* start AVAILABLE DATA *
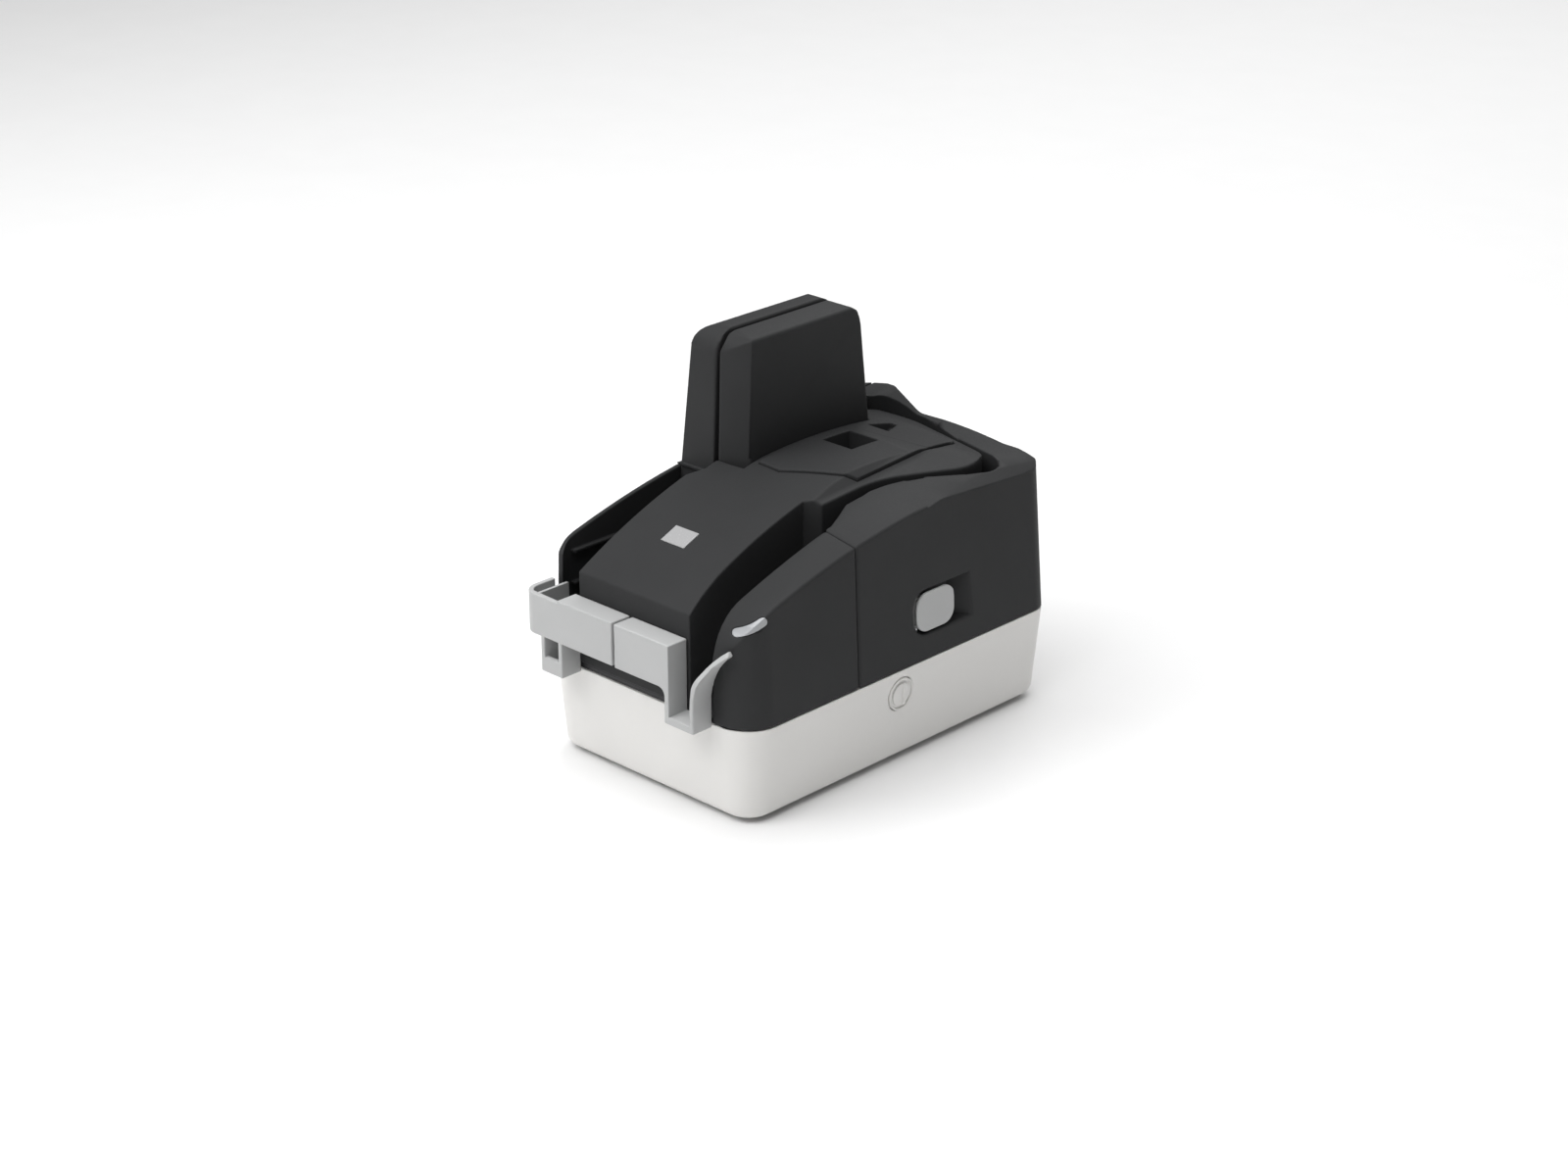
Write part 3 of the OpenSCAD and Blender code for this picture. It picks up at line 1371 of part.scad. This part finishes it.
exit_right = island_left - 2;
exit_left = exit_right - exit_w;
loop_x = right_x - 0.5;
rib_x = 7.6 - right_x;
function loop_outline(d) = rounded([
    [d - loop_x, loop_back + 5, 0],
    [d - loop_x, d - guide_d, loop_r - d],
    [exit_right + guide_wall + 1, d - guide_d, 0],
    [exit_right + guide_wall + 1, loop_back + 5, 0]
], 8);
module exit_guide() {
    color(grey) {
        // The loop round the left end
        difference() {
            prism_z(band_lo, band_hi - 1, loop_outline(0));
            prism_z(band_lo + guide_wall, band_hi, loop_outline(guide_wall));
            block([exit_left, guide_wall - guide_d, band_lo - 1], [exit_right, 20, band_hi]);
            block([guide_wall - loop_x, -back_gap, band_lo - 1], [right_x, 20, band_hi]);
            block([-right_x, loop_back, band_lo - 1], [right_x, 20, band_hi]);
        }
        // The inner rib that closes the loop against the left cover
        block([rib_x, guide_wall - guide_d, band_lo], [rib_x + 1.5, loop_back + 3, band_hi - 2]);
        // The band
        band(exit_right, groove_x - groove_w / 2);
        // The narrow channel with its window
        difference() {
            block([exit_left - guide_wall, -guide_d, feed_floor - guide_floor],
                [exit_right + guide_wall, -back_gap, band_lo + 0.5]);
            block([exit_left, guide_wall - guide_d, feed_floor], [exit_right, 1, band_lo + 1]);
            block([exit_left, -guide_d - 1, exit_lip], [exit_right, 1, band_lo + 1]);
        }
    }
}

placed() base_tub();
placed() rubber_feet();
placed() deck_screws();
placed() chassis_deck();
placed() shaft_plate();
placed() shaft_bushes();
placed() front_right_cover();
placed() island_cover();
placed() tower_right_shell();
placed() exit_guide();
placed() feed_guide();
placed() status_light();
placed() label_plate();
placed() power_button();
placed() usb_socket();
placed() power_socket();
placed() main_board();
placed() motor();
placed() motor_pulley();
placed() drive_belt();
placed() pickup_belt();
placed() right_sensor();
placed() right_glass();
placed() magnetic_head();
placed() cartridge_holder();
placed() ink_cartridge();
placed() cartridge_cover();
placed() rear_corner();
placed() side_hinge_pin();
placed() left_hinge_pin();
placed() pressure_plate();
placed() pickup_shaft();
placed() pickup_roller();
placed() feed_shaft();
placed() feed_roller();
placed() run_shaft();
placed() run_roller();
placed() rear_shaft();
placed() rear_roller();
placed() tower_shaft();
placed() tower_roller();
placed() exit_shaft();
placed() exit_roller();
placed() side_cover();
placed() side_latch();
placed() side_latch_pin();
placed() retard_roller();
placed() run_pinch_roller();
placed() rear_pinch_roller();
placed() side_pinch_axles();
placed() left_cover();
placed() tower_left_shell();
placed() left_sensor();
placed() left_glass();
placed() exit_pinch_roller();
placed() exit_pinch_axle();
placed() tower_pinch_roller();
placed() tower_pinch_axle();
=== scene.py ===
import json
import math

import bmesh
import bpy
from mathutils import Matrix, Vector
from mathutils.bvhtree import BVHTree


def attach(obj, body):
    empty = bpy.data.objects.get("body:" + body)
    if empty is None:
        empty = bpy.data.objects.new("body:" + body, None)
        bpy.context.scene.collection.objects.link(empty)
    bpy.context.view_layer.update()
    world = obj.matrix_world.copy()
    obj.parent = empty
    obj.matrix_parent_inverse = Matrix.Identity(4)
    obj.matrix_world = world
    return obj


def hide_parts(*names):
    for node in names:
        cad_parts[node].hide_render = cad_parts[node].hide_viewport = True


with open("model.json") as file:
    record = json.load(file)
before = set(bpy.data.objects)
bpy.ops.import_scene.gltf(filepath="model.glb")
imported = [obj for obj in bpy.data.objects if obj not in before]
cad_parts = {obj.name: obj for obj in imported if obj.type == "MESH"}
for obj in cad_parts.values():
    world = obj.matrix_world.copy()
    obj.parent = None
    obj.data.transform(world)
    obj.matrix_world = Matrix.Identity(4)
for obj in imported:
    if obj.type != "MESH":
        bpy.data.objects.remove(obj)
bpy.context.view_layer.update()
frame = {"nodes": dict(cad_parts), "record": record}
nodes = frame["nodes"]
body_of_node = {n: b for b, ns in frame["record"]["behaviour"]["bodies"].items() for n in ns}
slot_of_node = {s["node"]: s["material_slot"] for s in frame["record"]["subparts"]}

# Camera, at the photograph's angle
CAMERA_AT = Vector((0.93044, -0.96800, 0.64354))
CAMERA_TO = Vector((-0.018094, 0.013044, 0.060))
LENS = 72
SENSOR = 36
camera_data = bpy.data.cameras.new("camera")
camera_data.lens = LENS
camera_data.sensor_width = SENSOR
camera = bpy.data.objects.new("camera", camera_data)
camera.location = CAMERA_AT
camera.rotation_euler = (CAMERA_TO - CAMERA_AT).to_track_quat("-Z", "Y").to_euler()
bpy.context.scene.collection.objects.link(camera)
bpy.context.scene.camera = camera


# Materials

# Broad noise mottles the colour, fine noise roughens the surface
BROAD_SCALE = 22.0
BROAD_DETAIL = 4.0
FINE_DETAIL = 2.0
NOISE_LOW = 0.3
NOISE_HIGH = 0.7
BUMP_STRENGTH = 0.6
EDGE_SAMPLES = 4

# Cosine between the softened and the true normal where the painted edge highlight starts, where it is full,
# and its share
HIGHLIGHT_START = 0.995
HIGHLIGHT_FULL = 0.88
HIGHLIGHT_SHARE = 0.5


def node_of(tree, kind, **values):
    made = tree.nodes.new(kind)
    for key, value in values.items():
        setattr(made, key, value)
    return made


def noise_of(tree, vector, scale, detail):
    """A noise texture that reads its place from the given output."""
    made = node_of(tree, "ShaderNodeTexNoise")
    made.inputs["Scale"].default_value = scale
    made.inputs["Detail"].default_value = detail
    tree.links.new(vector, made.inputs["Vector"])
    return made.outputs["Fac"]


def ranged(tree, value, start, end, low, high):
    """A value that runs from low to high while the given one runs from start to end."""
    made = node_of(tree, "ShaderNodeMapRange")
    made.inputs["From Min"].default_value = start
    made.inputs["From Max"].default_value = end
    made.inputs["To Min"].default_value = low
    made.inputs["To Max"].default_value = high
    tree.links.new(value, made.inputs["Value"])
    return made.outputs["Result"]


def mottled(tree, broad, color, mottle):
    """The colour, a little darker and lighter with the broad noise."""
    ramp = node_of(tree, "ShaderNodeValToRGB")
    ends = ramp.color_ramp.elements
    ends[0].position, ends[1].position = NOISE_LOW, NOISE_HIGH
    ends[0].color = (*(c * (1 - mottle) for c in color), 1)
    ends[1].color = (*(min(1.0, c * (1 + mottle)) for c in color), 1)
    tree.links.new(broad, ramp.inputs["Fac"])
    return ramp.outputs["Color"]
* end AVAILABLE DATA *
WORK TO DO —
Repeat, exactly as they stand above, the lines from the line with "placed() run_roller();" to the line with "obj.matrix_world = world", both lines included.

SOLUTION TO THIS TASK —
placed() run_roller();
placed() rear_shaft();
placed() rear_roller();
placed() tower_shaft();
placed() tower_roller();
placed() exit_shaft();
placed() exit_roller();
placed() side_cover();
placed() side_latch();
placed() side_latch_pin();
placed() retard_roller();
placed() run_pinch_roller();
placed() rear_pinch_roller();
placed() side_pinch_axles();
placed() left_cover();
placed() tower_left_shell();
placed() left_sensor();
placed() left_glass();
placed() exit_pinch_roller();
placed() exit_pinch_axle();
placed() tower_pinch_roller();
placed() tower_pinch_axle();
=== scene.py ===
import json
import math

import bmesh
import bpy
from mathutils import Matrix, Vector
from mathutils.bvhtree import BVHTree


def attach(obj, body):
    empty = bpy.data.objects.get("body:" + body)
    if empty is None:
        empty = bpy.data.objects.new("body:" + body, None)
        bpy.context.scene.collection.objects.link(empty)
    bpy.context.view_layer.update()
    world = obj.matrix_world.copy()
    obj.parent = empty
    obj.matrix_parent_inverse = Matrix.Identity(4)
    obj.matrix_world = world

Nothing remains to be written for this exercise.